I expect we will get all of our hoses made to order at
McMaster in the future, except for when we just need to put one together on the
I have seen a comment that the Earls SpeedFlex hose that we
have been using may have a thicker Teflon lining that commercial braided hose,
but the pressure ratings are actually slightly higher on the commercial hose,
and not having to worry about poking holes in your fingers when spreading the
steel braid is a nice benefit
I finally wired a power switch on the outside, which is a
lot more convenient than disconnecting the battery. The switch is only rated for 30 amps, and we can draw nearly 40
intermittently, so it is a bit marginal.
Future vehicles that only use the solenoids for attitude control instead
of primary lift will actually draw significantly less power than the current
The accelerometer is installed and functioning.

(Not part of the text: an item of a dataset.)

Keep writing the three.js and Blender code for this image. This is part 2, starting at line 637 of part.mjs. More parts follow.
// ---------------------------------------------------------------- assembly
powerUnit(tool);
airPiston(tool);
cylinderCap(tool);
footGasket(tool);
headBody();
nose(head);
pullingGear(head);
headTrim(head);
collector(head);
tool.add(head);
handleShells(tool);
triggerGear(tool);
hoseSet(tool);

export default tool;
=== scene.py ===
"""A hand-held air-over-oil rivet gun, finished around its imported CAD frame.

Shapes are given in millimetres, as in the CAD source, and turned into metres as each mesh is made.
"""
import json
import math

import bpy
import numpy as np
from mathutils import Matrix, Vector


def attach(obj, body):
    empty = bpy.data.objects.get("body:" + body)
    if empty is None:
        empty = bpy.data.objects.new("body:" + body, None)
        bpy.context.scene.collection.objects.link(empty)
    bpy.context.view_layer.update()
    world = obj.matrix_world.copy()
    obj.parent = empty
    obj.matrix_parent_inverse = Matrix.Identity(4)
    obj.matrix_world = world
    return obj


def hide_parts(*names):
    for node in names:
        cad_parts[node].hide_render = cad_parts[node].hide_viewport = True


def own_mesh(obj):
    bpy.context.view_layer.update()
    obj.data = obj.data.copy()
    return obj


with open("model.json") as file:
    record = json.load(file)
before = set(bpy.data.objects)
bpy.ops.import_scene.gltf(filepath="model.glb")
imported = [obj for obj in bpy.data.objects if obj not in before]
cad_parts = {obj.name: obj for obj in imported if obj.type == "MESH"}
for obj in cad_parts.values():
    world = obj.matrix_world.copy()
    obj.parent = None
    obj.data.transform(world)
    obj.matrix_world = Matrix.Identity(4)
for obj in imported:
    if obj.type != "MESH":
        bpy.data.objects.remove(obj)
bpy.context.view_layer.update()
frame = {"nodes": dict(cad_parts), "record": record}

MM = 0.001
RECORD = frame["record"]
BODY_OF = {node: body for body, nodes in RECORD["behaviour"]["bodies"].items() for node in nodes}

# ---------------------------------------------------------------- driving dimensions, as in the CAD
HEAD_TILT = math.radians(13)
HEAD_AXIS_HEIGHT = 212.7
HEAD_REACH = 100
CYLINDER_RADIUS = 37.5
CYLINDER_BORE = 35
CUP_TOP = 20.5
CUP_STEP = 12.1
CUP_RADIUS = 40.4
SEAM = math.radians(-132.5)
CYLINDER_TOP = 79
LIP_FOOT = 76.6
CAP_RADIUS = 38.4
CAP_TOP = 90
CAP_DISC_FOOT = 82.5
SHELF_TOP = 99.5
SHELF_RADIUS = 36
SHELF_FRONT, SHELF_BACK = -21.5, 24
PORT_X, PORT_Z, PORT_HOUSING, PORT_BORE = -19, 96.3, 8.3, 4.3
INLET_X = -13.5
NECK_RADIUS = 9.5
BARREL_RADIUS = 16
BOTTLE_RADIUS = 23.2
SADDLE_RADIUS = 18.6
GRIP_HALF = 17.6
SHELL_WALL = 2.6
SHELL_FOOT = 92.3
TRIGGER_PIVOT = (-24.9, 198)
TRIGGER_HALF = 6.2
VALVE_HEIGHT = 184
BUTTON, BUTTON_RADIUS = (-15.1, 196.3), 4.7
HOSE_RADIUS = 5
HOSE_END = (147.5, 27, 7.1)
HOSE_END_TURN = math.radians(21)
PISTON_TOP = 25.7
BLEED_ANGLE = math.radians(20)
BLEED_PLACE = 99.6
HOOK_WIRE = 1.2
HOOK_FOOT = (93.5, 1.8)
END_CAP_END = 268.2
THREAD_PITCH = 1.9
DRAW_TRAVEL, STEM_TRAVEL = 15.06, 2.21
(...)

I added wire looms around most of the edges.
The GPS socket is installed and wired, but for some reason
it isnt working yet.
There is still space in the box to fit a magnetometer and
the main throttle motor drive for the manned vehicle.
One odd problem that I am having is that the flight computer
fails to boot completely when it doesnt have a keyboard and video card hooked
up, but after I reset it once, it completes the boot normally. It always boots correctly with a keyboard
and video card installed.
On a whim, I took a lot of high frequency traces of the
noisy rate gyro signals and a 9v battery hooked directly up to the A/D
board. They were correlated fairly
well, although the scales were different.

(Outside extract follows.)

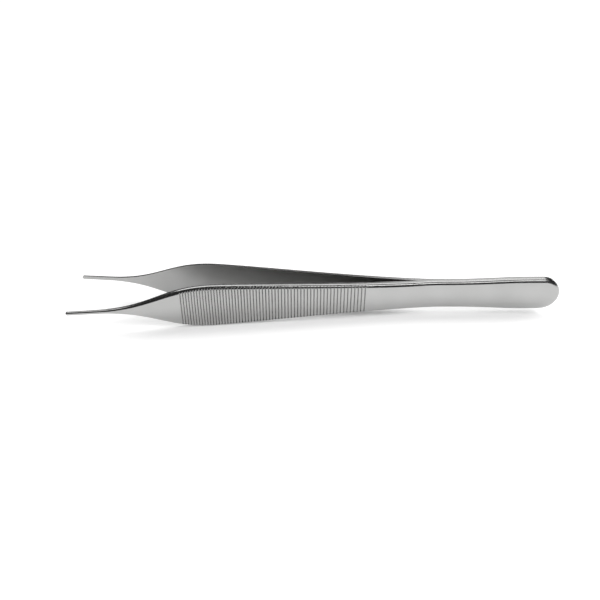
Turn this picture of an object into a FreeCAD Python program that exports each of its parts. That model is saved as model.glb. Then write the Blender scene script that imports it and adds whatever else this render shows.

I entertained the notion of building up a correction table and always
reading the reference voltage before and after reading a signal level, then
correcting for the system noise as determined by the reference voltage, but I
have enough sense to recognize that the proper solution for this really is in
the analog domain with just getting better conditioned power.
Phil and Russ got the driver / power board cut and drilled
today, and will hopefully be finishing it tomorrow.

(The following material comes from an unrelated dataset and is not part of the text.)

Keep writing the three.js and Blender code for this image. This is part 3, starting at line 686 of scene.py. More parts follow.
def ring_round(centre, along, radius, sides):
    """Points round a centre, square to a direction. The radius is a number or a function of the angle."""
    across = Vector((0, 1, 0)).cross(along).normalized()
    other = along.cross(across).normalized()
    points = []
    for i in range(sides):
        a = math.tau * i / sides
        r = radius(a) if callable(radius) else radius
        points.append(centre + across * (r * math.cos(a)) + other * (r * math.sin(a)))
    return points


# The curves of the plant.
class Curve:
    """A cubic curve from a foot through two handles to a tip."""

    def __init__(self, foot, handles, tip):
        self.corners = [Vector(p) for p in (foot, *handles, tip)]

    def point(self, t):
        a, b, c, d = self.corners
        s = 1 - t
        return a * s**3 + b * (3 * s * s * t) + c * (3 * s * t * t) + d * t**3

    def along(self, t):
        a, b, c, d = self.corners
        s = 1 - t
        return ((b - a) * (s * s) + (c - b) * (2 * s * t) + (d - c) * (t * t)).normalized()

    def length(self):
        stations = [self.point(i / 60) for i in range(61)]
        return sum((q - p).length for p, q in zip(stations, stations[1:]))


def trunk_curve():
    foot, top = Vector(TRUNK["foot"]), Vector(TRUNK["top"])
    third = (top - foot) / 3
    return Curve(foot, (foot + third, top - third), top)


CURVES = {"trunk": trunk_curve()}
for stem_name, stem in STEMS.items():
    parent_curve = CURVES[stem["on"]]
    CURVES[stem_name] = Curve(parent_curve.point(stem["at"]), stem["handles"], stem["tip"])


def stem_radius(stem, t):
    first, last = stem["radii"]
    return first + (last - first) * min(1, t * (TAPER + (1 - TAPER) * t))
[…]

Once we have the ball valve motor drive hooked up, the only
expected change in the electronics all the way to space shots will be in
improved communications. At a minimum,
I am going to need to change to an 802.11 card that allows an external antenna,
so we can use a more directional antenna mounted away from the electronics
box. I am beginning to think we might
be better off moving the entire radio outside the box, the same way we had to
with the GPS receiver. A higher powered
wireless Ethernet bridge would give us all the convenience we currently have,
but we might have to go to a low bandwidth AX25 style system over a serial
link. I suppose we could run PPP over
it to still keep telnet sessions, but I would probably just do some form of
This is a work-in-progress, but I am beginning to put
together a document about all the flight control issues:
I have changed all axis to match NASAs conventions.
I have a little test program that displays the current
vehicle (electronics box) world space axis in real time 3D on the laptop, and
now that I do the full axis rotation instead of angular integration, it stays
correct for all possible vehicle rotations, including upside down
rotations. It also displays the
accelerometer data off of each axis, but I havent started tracking world space
velocity and translation yet because of the current sensor noise level.
Now that I have good power conditioning, I am going to see
exactly when a pure inertial navigation system breaks down, and to what
degree. Im pretty sure it will be good
enough for auto-land experiments in our 15 second powered flight time, but I have
less confidence in it working well enough after spending a minute coming down
with a drogue chute.
The complementary direction to explore is using the GPS to
reset position and velocity every second.
For landing on the same surface you launched from, the absolute accuracy
of GPS isnt important, just the relative noise and short term drift
characteristics. We should have some
traces on this in the next month or so.